━━━ STORED DATA

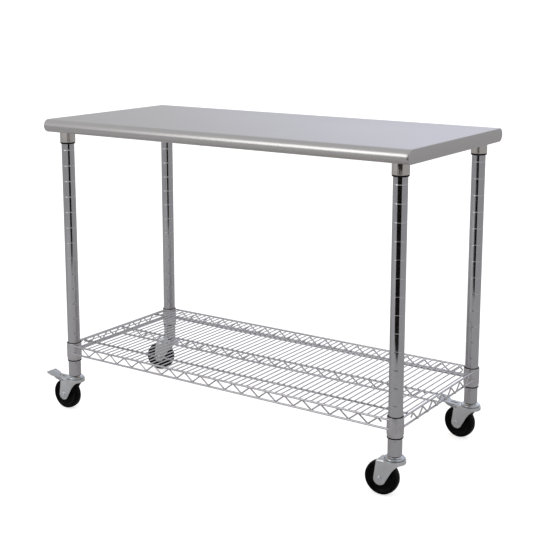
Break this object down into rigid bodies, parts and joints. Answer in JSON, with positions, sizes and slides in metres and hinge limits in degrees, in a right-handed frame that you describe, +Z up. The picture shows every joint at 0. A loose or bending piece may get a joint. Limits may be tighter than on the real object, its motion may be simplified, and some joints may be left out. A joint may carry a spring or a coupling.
{
  "type": "kitchen island cart",
  "caption": "Kitchen island cart with a rounded-edge stainless worktop, ring-grooved chrome posts, a low wire shelf and swivel casters with foot brakes.",
  "frame": {"origin": "on the floor, at the middle of the box that holds the whole cart with its casters trailing to -X", "axes": "+X along the worktop's length, -Y to the front, +Z up"},
  "size_m": [1.2756, 0.5748, 0.915],
  "materials": {
    "stainless": "brushed along the length",
    "board": "raw particle board",
    "galvanised": "galvanised sheet",
    "chrome_tube": "polished chrome plate",
    "wire_chrome": "chrome plated wire",
    "collar_plate": "satin chrome plate",
    "cast_socket": "satin nickel on a casting",
    "black_plastic": "moulded",
    "zinc_bright": "bright zinc plate",
    "hardware": "zinc plated",
    "ball_steel": "polished",
    "wheel_black": "hard glossy black"
  },
  "bodies": {
    "table": {"worktop_skin": "stainless", "worktop_board": "board", "left_channel": "galvanised", "right_channel": "galvanised", "socket_screws": "hardware", "front_left_post": "chrome_tube", "front_left_socket": "cast_socket", "front_left_shelf_collar": "collar_plate", "front_left_stem": "hardware", "front_left_raceway_cap": "zinc_bright", "front_right_post": "chrome_tube", "front_right_socket": "cast_socket", "front_right_shelf_collar": "collar_plate", "front_right_stem": "hardware", "front_right_raceway_cap": "zinc_bright", "back_left_post": "chrome_tube", "back_left_socket": "cast_socket", "back_left_shelf_collar": "collar_plate", "back_left_stem": "hardware", "back_left_raceway_cap": "zinc_bright", "back_right_post": "chrome_tube", "back_right_socket": "cast_socket", "back_right_shelf_collar": "collar_plate", "back_right_stem": "hardware", "back_right_raceway_cap": "zinc_bright", "post_plugs": "hardware", "socket_sleeves": "black_plastic", "shelf_sleeves": "black_plastic", "front_truss": "wire_chrome", "back_truss": "wire_chrome", "middle_truss": "wire_chrome", "left_end_truss": "wire_chrome", "right_end_truss": "wire_chrome", "front_stringer": "wire_chrome", "back_stringer": "wire_chrome", "deck_wires": "wire_chrome", "swivel_balls": "ball_steel"},
    "front_left_swivel": {"front_left_fork": "zinc_bright", "front_left_axle_bolt": "hardware", "front_left_brake_pin": "hardware"},
    "front_left_roller": {"front_left_wheel": "wheel_black", "front_left_bushing": "hardware"},
    "front_left_brake": {"front_left_brake_pedal": "zinc_bright"},
    "front_right_swivel": {"front_right_fork": "zinc_bright", "front_right_axle_bolt": "hardware"},
    "front_right_roller": {"front_right_wheel": "wheel_black", "front_right_bushing": "hardware"},
    "back_left_swivel": {"back_left_fork": "zinc_bright", "back_left_axle_bolt": "hardware"},
    "back_left_roller": {"back_left_wheel": "wheel_black", "back_left_bushing": "hardware"},
    "back_right_swivel": {"back_right_fork": "zinc_bright", "back_right_axle_bolt": "hardware", "back_right_brake_pin": "hardware"},
    "back_right_roller": {"back_right_wheel": "wheel_black", "back_right_bushing": "hardware"},
    "back_right_brake": {"back_right_brake_pedal": "zinc_bright"}
  },
  "joints": [
    {"name": "front_left_swivel_turn", "type": "hinge", "parent": "table", "child": "front_left_swivel", "pos_m": [-0.53375, -0.2344, 0.104], "axis": [0, 0, 1], "continuous": true},
    {"name": "front_left_wheel_spin", "type": "hinge", "parent": "front_left_swivel", "child": "front_left_roller", "pos_m": [-0.56775, -0.2344, 0.047], "axis": [0, 1, 0], "continuous": true},
    {"name": "front_left_brake_press", "type": "hinge", "parent": "front_left_swivel", "child": "front_left_brake", "pos_m": [-0.57375, -0.2344, 0.0945], "axis": [0, -1, 0], "range_deg": [0, 12]},
    {"name": "front_right_swivel_turn", "type": "hinge", "parent": "table", "child": "front_right_swivel", "pos_m": [0.59025, -0.2344, 0.104], "axis": [0, 0, 1], "continuous": true},
    {"name": "front_right_wheel_spin", "type": "hinge", "parent": "front_right_swivel", "child": "front_right_roller", "pos_m": [0.5563, -0.23618, 0.047], "axis": [-0.0523, 0.9986, 0], "continuous": true},
    {"name": "back_left_swivel_turn", "type": "hinge", "parent": "table", "child": "back_left_swivel", "pos_m": [-0.53375, 0.2344, 0.104], "axis": [0, 0, 1], "continuous": true},
    {"name": "back_left_wheel_spin", "type": "hinge", "parent": "back_left_swivel", "child": "back_left_roller", "pos_m": [-0.56609, 0.22389, 0.047], "axis": [-0.309, 0.9511, 0], "continuous": true},
    {"name": "back_right_swivel_turn", "type": "hinge", "parent": "table", "child": "back_right_swivel", "pos_m": [0.59025, 0.2344, 0.104], "axis": [0, 0, 1], "continuous": true},
    {"name": "back_right_wheel_spin", "type": "hinge", "parent": "back_right_swivel", "child": "back_right_roller", "pos_m": [0.55658, 0.23913, 0.047], "axis": [0.1392, 0.9903, 0], "continuous": true},
    {"name": "back_right_brake_press", "type": "hinge", "parent": "back_right_swivel", "child": "back_right_brake", "pos_m": [0.55064, 0.23997, 0.0945], "axis": [-0.1392, -0.9903, 0], "range_deg": [0, 12]}
  ]
}
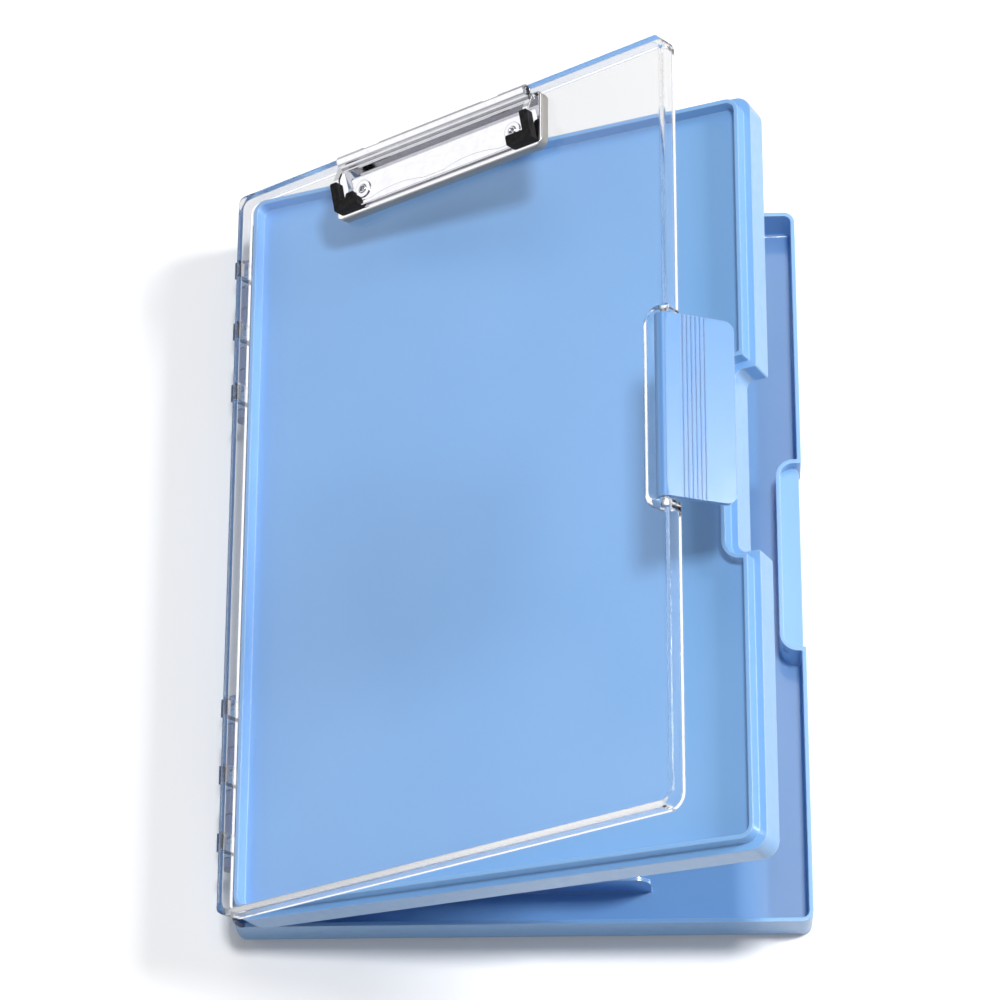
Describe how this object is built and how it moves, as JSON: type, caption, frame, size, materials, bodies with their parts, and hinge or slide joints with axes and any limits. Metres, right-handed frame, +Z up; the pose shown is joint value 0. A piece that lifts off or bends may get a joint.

━━━━━━

THE TASK
Each line of the material should be echoed exactly.

FINISHED ANSWER
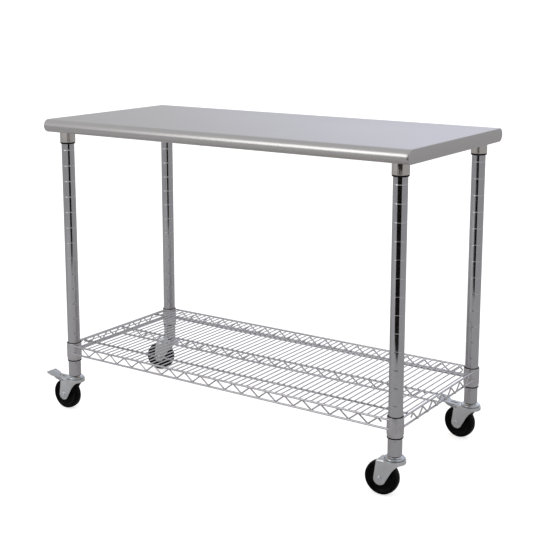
Break this object down into rigid bodies, parts and joints. Answer in JSON, with positions, sizes and slides in metres and hinge limits in degrees, in a right-handed frame that you describe, +Z up. The picture shows every joint at 0. A loose or bending piece may get a joint. Limits may be tighter than on the real object, its motion may be simplified, and some joints may be left out. A joint may carry a spring or a coupling.
{
  "type": "kitchen island cart",
  "caption": "Kitchen island cart with a rounded-edge stainless worktop, ring-grooved chrome posts, a low wire shelf and swivel casters with foot brakes.",
  "frame": {"origin": "on the floor, at the middle of the box that holds the whole cart with its casters trailing to -X", "axes": "+X along the worktop's length, -Y to the front, +Z up"},
  "size_m": [1.2756, 0.5748, 0.915],
  "materials": {
    "stainless": "brushed along the length",
    "board": "raw particle board",
    "galvanised": "galvanised sheet",
    "chrome_tube": "polished chrome plate",
    "wire_chrome": "chrome plated wire",
    "collar_plate": "satin chrome plate",
    "cast_socket": "satin nickel on a casting",
    "black_plastic": "moulded",
    "zinc_bright": "bright zinc plate",
    "hardware": "zinc plated",
    "ball_steel": "polished",
    "wheel_black": "hard glossy black"
  },
  "bodies": {
    "table": {"worktop_skin": "stainless", "worktop_board": "board", "left_channel": "galvanised", "right_channel": "galvanised", "socket_screws": "hardware", "front_left_post": "chrome_tube", "front_left_socket": "cast_socket", "front_left_shelf_collar": "collar_plate", "front_left_stem": "hardware", "front_left_raceway_cap": "zinc_bright", "front_right_post": "chrome_tube", "front_right_socket": "cast_socket", "front_right_shelf_collar": "collar_plate", "front_right_stem": "hardware", "front_right_raceway_cap": "zinc_bright", "back_left_post": "chrome_tube", "back_left_socket": "cast_socket", "back_left_shelf_collar": "collar_plate", "back_left_stem": "hardware", "back_left_raceway_cap": "zinc_bright", "back_right_post": "chrome_tube", "back_right_socket": "cast_socket", "back_right_shelf_collar": "collar_plate", "back_right_stem": "hardware", "back_right_raceway_cap": "zinc_bright", "post_plugs": "hardware", "socket_sleeves": "black_plastic", "shelf_sleeves": "black_plastic", "front_truss": "wire_chrome", "back_truss": "wire_chrome", "middle_truss": "wire_chrome", "left_end_truss": "wire_chrome", "right_end_truss": "wire_chrome", "front_stringer": "wire_chrome", "back_stringer": "wire_chrome", "deck_wires": "wire_chrome", "swivel_balls": "ball_steel"},
    "front_left_swivel": {"front_left_fork": "zinc_bright", "front_left_axle_bolt": "hardware", "front_left_brake_pin": "hardware"},
    "front_left_roller": {"front_left_wheel": "wheel_black", "front_left_bushing": "hardware"},
    "front_left_brake": {"front_left_brake_pedal": "zinc_bright"},
    "front_right_swivel": {"front_right_fork": "zinc_bright", "front_right_axle_bolt": "hardware"},
    "front_right_roller": {"front_right_wheel": "wheel_black", "front_right_bushing": "hardware"},
    "back_left_swivel": {"back_left_fork": "zinc_bright", "back_left_axle_bolt": "hardware"},
    "back_left_roller": {"back_left_wheel": "wheel_black", "back_left_bushing": "hardware"},
    "back_right_swivel": {"back_right_fork": "zinc_bright", "back_right_axle_bolt": "hardware", "back_right_brake_pin": "hardware"},
    "back_right_roller": {"back_right_wheel": "wheel_black", "back_right_bushing": "hardware"},
    "back_right_brake": {"back_right_brake_pedal": "zinc_bright"}
  },
  "joints": [
    {"name": "front_left_swivel_turn", "type": "hinge", "parent": "table", "child": "front_left_swivel", "pos_m": [-0.53375, -0.2344, 0.104], "axis": [0, 0, 1], "continuous": true},
    {"name": "front_left_wheel_spin", "type": "hinge", "parent": "front_left_swivel", "child": "front_left_roller", "pos_m": [-0.56775, -0.2344, 0.047], "axis": [0, 1, 0], "continuous": true},
    {"name": "front_left_brake_press", "type": "hinge", "parent": "front_left_swivel", "child": "front_left_brake", "pos_m": [-0.57375, -0.2344, 0.0945], "axis": [0, -1, 0], "range_deg": [0, 12]},
    {"name": "front_right_swivel_turn", "type": "hinge", "parent": "table", "child": "front_right_swivel", "pos_m": [0.59025, -0.2344, 0.104], "axis": [0, 0, 1], "continuous": true},
    {"name": "front_right_wheel_spin", "type": "hinge", "parent": "front_right_swivel", "child": "front_right_roller", "pos_m": [0.5563, -0.23618, 0.047], "axis": [-0.0523, 0.9986, 0], "continuous": true},
    {"name": "back_left_swivel_turn", "type": "hinge", "parent": "table", "child": "back_left_swivel", "pos_m": [-0.53375, 0.2344, 0.104], "axis": [0, 0, 1], "continuous": true},
    {"name": "back_left_wheel_spin", "type": "hinge", "parent": "back_left_swivel", "child": "back_left_roller", "pos_m": [-0.56609, 0.22389, 0.047], "axis": [-0.309, 0.9511, 0], "continuous": true},
    {"name": "back_right_swivel_turn", "type": "hinge", "parent": "table", "child": "back_right_swivel", "pos_m": [0.59025, 0.2344, 0.104], "axis": [0, 0, 1], "continuous": true},
    {"name": "back_right_wheel_spin", "type": "hinge", "parent": "back_right_swivel", "child": "back_right_roller", "pos_m": [0.55658, 0.23913, 0.047], "axis": [0.1392, 0.9903, 0], "continuous": true},
    {"name": "back_right_brake_press", "type": "hinge", "parent": "back_right_swivel", "child": "back_right_brake", "pos_m": [0.55064, 0.23997, 0.0945], "axis": [-0.1392, -0.9903, 0], "range_deg": [0, 12]}
  ]
}
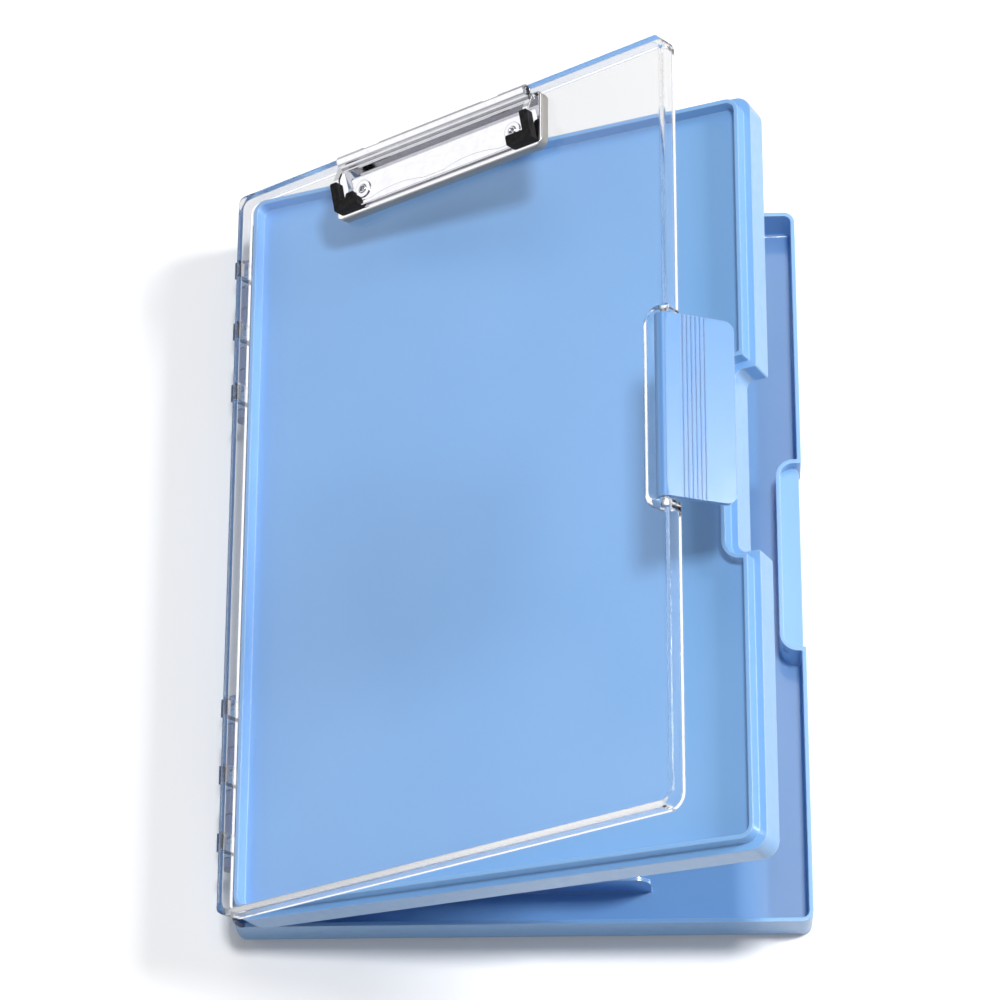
Describe how this object is built and how it moves, as JSON: type, caption, frame, size, materials, bodies with their parts, and hinge or slide joints with axes and any limits. Metres, right-handed frame, +Z up; the pose shown is joint value 0. A piece that lifts off or bends may get a joint.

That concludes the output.